The distinctions of this study from others in the literature are outlined below:

• This study provides a comprehensive global ecological sustainability analysis using the worldwide total Ecological Footprint instead of specific geographical regions.
• It compares the forecasting performance of classical, deep learning, and hybrid time series models for the Ecological Footprint.
• The last 10 years, representing 15% of the time series dataset, have been used to evaluate the forecasting performance of the models. This approach allows for a more reliable assessment of how well the models perform under real-world conditions.
• The forecasting performances of the models have been assessed regarding the sudden decrease in Ecological Footprint due to COVID-19 lockdowns. Consequently, the capability of the forecasting models to handle anomalies in the datasets has been evaluated.

6. Conclusions

Forecasts of Ecological Footprint (EF) made with time series models enable the effective management of environmental impacts, the more efficient development of sustainability strategies, and the conscious utilization of existing resources. These forecasts contribute to a better understanding of environmental variability and aid in predicting future ecological impacts. As a result, sustainability efforts can be planned and implemented more effectively. Nevertheless, it is observed that there is a limited number of studies on EF forecasting using time series models in the literature. In this context, further comprehensive research is needed to identify models that will yield more successful results in this field.
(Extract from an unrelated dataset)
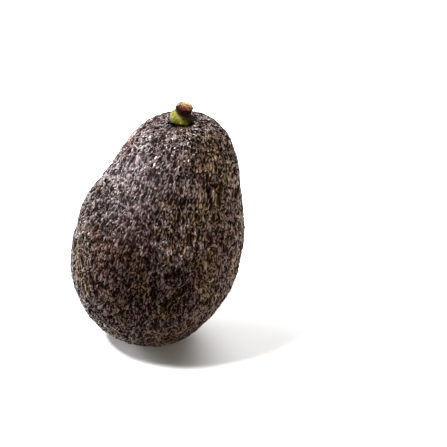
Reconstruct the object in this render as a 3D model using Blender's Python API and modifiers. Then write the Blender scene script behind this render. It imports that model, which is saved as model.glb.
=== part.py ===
"""A whole avocado with dark, pebbled skin, standing on its blunt end, with its cut stem on top.

Frame: +Z up, the origin in the middle of the flat spot that the fruit stands on. The fruit leans
towards +X, and its fuller side is at -X. Sizes here are in millimetres, and MM makes them metres.
"""

import math
import random

import bmesh
import bpy
import numpy as np
from mathutils import Matrix, Vector

MM = 0.001

# The fruit's outline: distances from its core to the skin, taken every 22.5 degrees round the
# fruit's own axis, from the stem down the +X side to the blossom end and up the -X side
OUTLINE_RADII = (56, 51.5, 39, 34.5, 33, 35, 38, 43.5, 44.5, 43.5, 39.5, 35, 32, 32.5, 34, 44.5)
CORE = Vector((1.5, -0.7, 43.2))
LEAN_TO_X = 10.5
LEAN_TO_FRONT = 3.0
FRONT_BACK_FLATNESS = 0.03

# The shallow dip of the shoulder round the stem, and the edge of the flat spot below
DIP_DEPTH = 3.0
DIP_WIDTH = 11.0
FLAT_SPOT_BLEND = 0.25

# Pebbles of the skin, larger than life: each is a small six-sided cell with a furrow round it
PEBBLES_PER_BALL_EDGE = 14
PEBBLE_SCATTER = 0.2
PEBBLE_HEIGHTS = (0.12, 0.26)
FURROW_DEPTHS = (0.34, 0.42)
PEBBLE_SEED = 31
SMOOTH_ABOVE_FLOOR = (0.1, 2.0)
FINE_ROUND_STEM = (5.0, 15.0)
FINE_PEBBLE_SHARE = 0.4
AREA_STEPS = 360

# The stem's cage: radius and height above the skin, from its hidden foot to the cut face
STEM_CAGE = (
    (2.7, -0.95),
    (4.2, -0.75),
    (4.75, 0.3),
    (4.7, 1.5),
    (4.1, 2.5),
    (3.2, 2.8),
    (3.0, 3.6),
    (3.35, 5.1),
    (3.05, 5.85),
    (1.9, 5.75),
)
STEM_FOOT_CENTRE = -0.95
STEM_CUT_CENTRE = 5.5
STEM_SIDES = 14
STUB_START = 2.0
STUB_LEAN = 10.0
CUT_START = 4.0
CUT_TILT_TO_FRONT = 7.0
COLLAR_LOBES = 5
COLLAR_LOBE_SHARE = 0.035
STEM_OVALITY = 0.04
CUT_FACE_ROUGHNESS = 0.22
STEM_SEED = 5

# The round seat in the skin that the stem sits in, as rings of radius and height from the skin
SEAT_CUTTER = ((4.1, -1.25), (5.0, 0.0), (5.0, 7.0))
SEAT_SIDES = 32

# The small scar of the flower at the blossom end, a shallow pit in the flat spot
SCAR_CUTTER = ((1.7, -1.0), (1.6, 0.0), (0.9, 0.6))
SCAR_SIDES = 12

# Edges sharper than this stay crisp in a smooth-shaded view, so that each pebble reads as one
FURROW_EDGE_ANGLE = 50
STEM_EDGE_ANGLE = 50

# Colours as the shader takes them, in linear light
SKIN_COLOUR = (0.045, 0.027, 0.024)
SKIN_ROUGHNESS = 0.42
STEM_COLOUR = (0.3, 0.24, 0.05)
STEM_ROUGHNESS = 0.65


def clear_scene():
    for obj in list(bpy.data.objects):
        bpy.data.objects.remove(obj)


def new_collection(name):
    collection = bpy.data.collections.new(name)
    bpy.context.scene.collection.children.link(collection)
    return collection


def plain_material(name, colour, roughness):
    material = bpy.data.materials.new(name)
    material.use_nodes = True
    shader = material.node_tree.nodes["Principled BSDF"]
    shader.inputs["Base Color"].default_value = (*colour, 1.0)
    shader.inputs["Roughness"].default_value = roughness
    shader.inputs["Metallic"].default_value = 0.0
    return material


def add_object(name, bm, collection, material=None):
    """Turns millimetres into metres and links the mesh as a named object."""
    bmesh.ops.scale(bm, vec=(MM, MM, MM), verts=bm.verts)
    mesh = bpy.data.meshes.new(name)
    bm.to_mesh(mesh)
    bm.free()
    obj = bpy.data.objects.new(name, mesh)
    collection.objects.link(obj)
    if material:
        mesh.materials.append(material)
    return obj


def smooth_step(value, start, end):
    share = min(max((value - start) / (end - start), 0.0), 1.0)
    return share * share * (3 - 2 * share)


class FruitForm:
    """The fruit without its pebbles: one smooth surface, given by the outline."""

    def __init__(self):
        waves = np.fft.rfft(OUTLINE_RADII) / len(OUTLINE_RADII)
        self.even = 2 * waves.real
        self.even[[0, -1]] /= 2
        self.odd = -2 * waves.imag
        self.orders = np.arange(len(waves))
        lean_right = Matrix.Rotation(math.radians(LEAN_TO_X), 3, "Y")
        lean_front = Matrix.Rotation(math.radians(LEAN_TO_FRONT), 3, "X")
        self.turn = lean_front @ lean_right
        self.stem_axis = self.turn @ Vector((0, 0, 1))
        self.pole = CORE + self.stem_axis * OUTLINE_RADII[0]
        self.stem_foot = self.pole - Vector((0, 0, DIP_DEPTH))
        self.polar_steps = np.linspace(0, math.pi, AREA_STEPS + 1)
        self.area_shares = self.skin_area_above(self.polar_steps)

    def skin_area_above(self, polar):
        """The share of the skin that lies nearer to the stem than each polar angle."""
        mean = np.cos(np.outer(polar, self.orders)) @ self.even
        ring = mean * np.sin(polar)
        slant = np.hypot(np.diff(ring), np.diff(mean * np.cos(polar)))
        area = np.append(0, np.cumsum(slant * (ring[1:] + ring[:-1])))
        return area / area[-1]

    def point(self, ball_point):
        """The place on the skin for a point on a unit ball, so that an even spread of points on the
        ball stays even on the skin."""
        polar = float(np.interp((1 - ball_point.z) / 2, self.area_shares, self.polar_steps))
        around = math.atan2(ball_point.y, ball_point.x)
        mean = float(self.even @ np.cos(self.orders * polar))
        one_sided = float(self.odd @ np.sin(self.orders * polar))
        towards = Matrix.Rotation(around, 3, "Z") @ Vector((math.sin(polar), 0, math.cos(polar)))
        radius = (mean + one_sided * math.cos(around)) * (1 - FRONT_BACK_FLATNESS * towards.y**2)
        place = CORE + self.turn @ (towards * radius)
        reach = (place - self.pole).length / DIP_WIDTH
        place.z -= DIP_DEPTH * math.exp(-(reach**2))
        return above_floor(place)


def above_floor(place):
    """Flattens what would hang below the floor, with a soft edge round the flat spot."""
    if place.z < FLAT_SPOT_BLEND:
        rise = max(place.z + FLAT_SPOT_BLEND, 0.0)
        place.z = rise**2 / (4 * FLAT_SPOT_BLEND)
    return place


def pebbled_ball():
    """A unit ball of pebble cells. Each cell is a fan of triangles round its crown. The first points
    are the crowns, scattered a little off their grid, and the rest are the corners where furrows
    meet: poking the crowns' triangles makes the corners, and turning their edges joins the corners."""
    draw = random.Random(PEBBLE_SEED)
    bm = bmesh.new()
    bmesh.ops.create_icosphere(bm, subdivisions=1, radius=1.0)
    bmesh.ops.subdivide_edges(bm, edges=bm.edges, cuts=PEBBLES_PER_BALL_EDGE - 1, use_grid_fill=True)
    spacing = math.sqrt(4 * math.pi / len(bm.verts))
    for vert in bm.verts:
        nudge = Vector([draw.uniform(-1, 1) for _ in range(3)]) * spacing * PEBBLE_SCATTER
        vert.co = (vert.co.normalized() + nudge).normalized()
    crowns = len(bm.verts)
    between_crowns = list(bm.edges)
    bmesh.ops.poke(bm, faces=bm.faces)
    bmesh.ops.rotate_edges(bm, edges=between_crowns)
    for vert in bm.verts:
        vert.co.normalize()
    bm.verts.index_update()
    return bm, crowns


def relief(vert, crowns, draw):
    """How far a point is raised: a crown goes up and a furrow's corner down, both in step with the
    size of the cells round it."""
    reach = sum(edge.calc_length() for edge in vert.link_edges) / len(vert.link_edges)
    if vert.index < crowns:
        return reach * draw.uniform(*PEBBLE_HEIGHTS)
    return -reach * draw.uniform(*FURROW_DEPTHS)


def make_fruit(form, collection, material):
    """The whole fruit is one closed solid. Its pebbles fade into the flat spot it stands on, and
    they are finer round the stem."""
    bm, crowns = pebbled_ball()
    for vert in bm.verts:
        vert.co = form.point(vert.co)
    bm.normal_update()
    draw = random.Random(PEBBLE_SEED + 1)
    heights = [relief(vert, crowns, draw) for vert in bm.verts]
    normals = [vert.normal.copy() for vert in bm.verts]
    for vert, height, normal in zip(bm.verts, heights, normals):
        from_stem = (vert.co - form.stem_foot).length
        share = smooth_step(vert.co.z, *SMOOTH_ABOVE_FLOOR)
        share *= FINE_PEBBLE_SHARE + (1 - FINE_PEBBLE_SHARE) * smooth_step(from_stem, *FINE_ROUND_STEM)
        vert.co += normal * height * share
        vert.co.z = max(vert.co.z, 0.0)
    return add_object("fruit", bm, collection, material)


def stem_frame(form):
    """From the stem's own millimetres, up its axis from the skin, to the fruit's place."""
    upright = Vector((0, 0, 1)).rotation_difference(form.stem_axis).to_matrix().to_4x4()
    return Matrix.Translation(form.stem_foot) @ upright


def lathe(rings, sides, foot_centre=None, top_centre=None):
    """A closed turned shape from rings of (radius, height), from its foot up. A fan closes each end,
    level with the last ring or with its middle at another height."""
    bm = bmesh.new()
    foot_centre = rings[0][1] if foot_centre is None else foot_centre
    top_centre = rings[-1][1] if top_centre is None else top_centre
    outline = [(0.0, foot_centre), *rings, (0.0, top_centre)]
    points = [bm.verts.new((radius, 0.0, height)) for radius, height in outline]
    edges = [bm.edges.new(pair) for pair in zip(points, points[1:])]
    bmesh.ops.spin(
        bm, geom=points + edges, cent=(0, 0, 0), axis=(0, 0, 1), angle=math.tau, steps=sides, use_merge=True
    )
    bmesh.ops.remove_doubles(bm, verts=bm.verts, dist=1e-4)
    bmesh.ops.recalc_face_normals(bm, faces=bm.faces)
    return bm


def make_stem(form, collection, material):
    """The swollen foot of the stalk and the short stub that the picker's cut left on it. Both grew
    as one piece: the foot is lobed, and the stub leans and ends in a rough, slanting cut face."""
    draw = random.Random(STEM_SEED)
    bm = lathe(STEM_CAGE, STEM_SIDES, STEM_FOOT_CENTRE, STEM_CUT_CENTRE)
    lean = math.tan(math.radians(STUB_LEAN))
    tilt = math.tan(math.radians(CUT_TILT_TO_FRONT))
    for vert in sorted(bm.verts, key=lambda v: (round(v.co.z, 3), math.atan2(v.co.y, v.co.x))):
        around = math.atan2(vert.co.y, vert.co.x)
        on_collar = 1 - smooth_step(vert.co.z, STUB_START - 1, STUB_START + 1)
        swell = 1 + STEM_OVALITY * math.cos(2 * around)
        swell += COLLAR_LOBE_SHARE * on_collar * math.cos(COLLAR_LOBES * around)
        vert.co.x *= swell
        vert.co.y *= swell
        if vert.co.z >= STEM_CUT_CENTRE:
            vert.co.z += draw.uniform(-CUT_FACE_ROUGHNESS, CUT_FACE_ROUGHNESS)
        vert.co.z += tilt * vert.co.y * smooth_step(vert.co.z, CUT_START, STEM_CUT_CENTRE)
        vert.co.x += lean * max(vert.co.z - STUB_START, 0.0)
    bmesh.ops.transform(bm, matrix=stem_frame(form), verts=bm.verts)
    stem = add_object("stem", bm, collection, material)
    rounding = stem.modifiers.new("rounding", "SUBSURF")
    rounding.levels = 1
    rounding.render_levels = 1
    return stem


def cut_round(target, name, rings, sides, place, collection):
    """Sinks a turned hollow into the target, at a place given as a matrix in millimetres."""
    bm = lathe(rings, sides)
    bmesh.ops.transform(bm, matrix=place, verts=bm.verts)
    cutter = add_object(f"{name}_cutter", bm, collection)
    cutter.hide_render = True
    cutter.display_type = "WIRE"
    cut = target.modifiers.new(name, "BOOLEAN")
    cut.operation = "DIFFERENCE"
    cut.solver = "EXACT"
    cut.object = cutter


def shade_smooth_rounded(obj, sharp_over_degrees):
    """Shades an object smooth, with the edges sharper than the given angle left crisp."""
    obj.data.shade_smooth()
    obj.data.set_sharp_from_angle(angle=math.radians(sharp_over_degrees))


def main():
    clear_scene()
    parts = new_collection("avocado")
    cutters = new_collection("cutters")
    skin_colour = plain_material("skin_dark_pebbled", SKIN_COLOUR, SKIN_ROUGHNESS)
    stem_colour = plain_material("stem_green_brown", STEM_COLOUR, STEM_ROUGHNESS)
    form = FruitForm()
    fruit = make_fruit(form, parts, skin_colour)
    blossom_end = CORE - form.stem_axis * OUTLINE_RADII[len(OUTLINE_RADII) // 2]
    on_floor = Matrix.Translation((blossom_end.x, blossom_end.y, 0.0))
    cut_round(fruit, "stem_seat", SEAT_CUTTER, SEAT_SIDES, stem_frame(form), cutters)
    cut_round(fruit, "blossom_scar", SCAR_CUTTER, SCAR_SIDES, on_floor, cutters)
    stem = make_stem(form, parts, stem_colour)
    shade_smooth_rounded(fruit, FURROW_EDGE_ANGLE)
    shade_smooth_rounded(stem, STEM_EDGE_ANGLE)


main()
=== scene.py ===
"""The avocado's looks: its pebbled skin and its stem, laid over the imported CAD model."""

import math

import bmesh
import bpy
import numpy as np
from mathutils import Matrix, Vector, noise


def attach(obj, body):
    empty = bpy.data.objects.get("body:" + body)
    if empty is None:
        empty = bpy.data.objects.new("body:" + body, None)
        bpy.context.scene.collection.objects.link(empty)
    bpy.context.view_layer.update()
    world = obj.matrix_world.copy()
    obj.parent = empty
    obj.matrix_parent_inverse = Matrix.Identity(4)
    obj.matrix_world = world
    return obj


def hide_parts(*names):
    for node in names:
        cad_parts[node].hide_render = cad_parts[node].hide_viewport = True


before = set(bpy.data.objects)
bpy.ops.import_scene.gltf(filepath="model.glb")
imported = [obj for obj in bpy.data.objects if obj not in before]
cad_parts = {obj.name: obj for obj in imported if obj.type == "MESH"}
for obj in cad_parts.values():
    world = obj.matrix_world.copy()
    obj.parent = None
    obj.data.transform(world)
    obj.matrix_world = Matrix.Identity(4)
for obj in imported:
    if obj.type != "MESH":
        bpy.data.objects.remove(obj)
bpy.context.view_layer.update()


# The fruit. One piece that grew as a whole: a leathery rind over the flesh and the seed. The rind
# is covered in hard, glossy pebbles with dark pits between them. It stands on a small flat spot at
# its blunt end. All its sizes are in millimetres.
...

This study compared deep learning, classical, and hybrid time series models to improve the accuracy of EF forecasting systems. As a result, based on the RMSE (42,452 × 10⁴ gha) and MAPE (2.12%) values for the test set, the ARIMA (1,1,0) model outperforms the LSTM, Holt–Winters, and hybrid ARIMA-SVR models. The superiority of the ARIMA (1,1,0) model has also been confirmed by the Wilcoxon Signed-Rank statistical test. However, owing to the effects of COVID-19 lockdowns, the global EF levels have deviated from their regular pattern. In this unexpected scenario of EF decrease, the forecasting errors of time series models have increased. Indeed, when EF forecasts for 2020 and 2021 are omitted, the MAPE value of the ARIMA model is 1.15%. This result indicates that anomalies in the dataset have a significant impact on the forecasting performance of the models. The findings suggest that the ARIMA model not only produces successful EF forecasts but also adapts better to unexpected situations.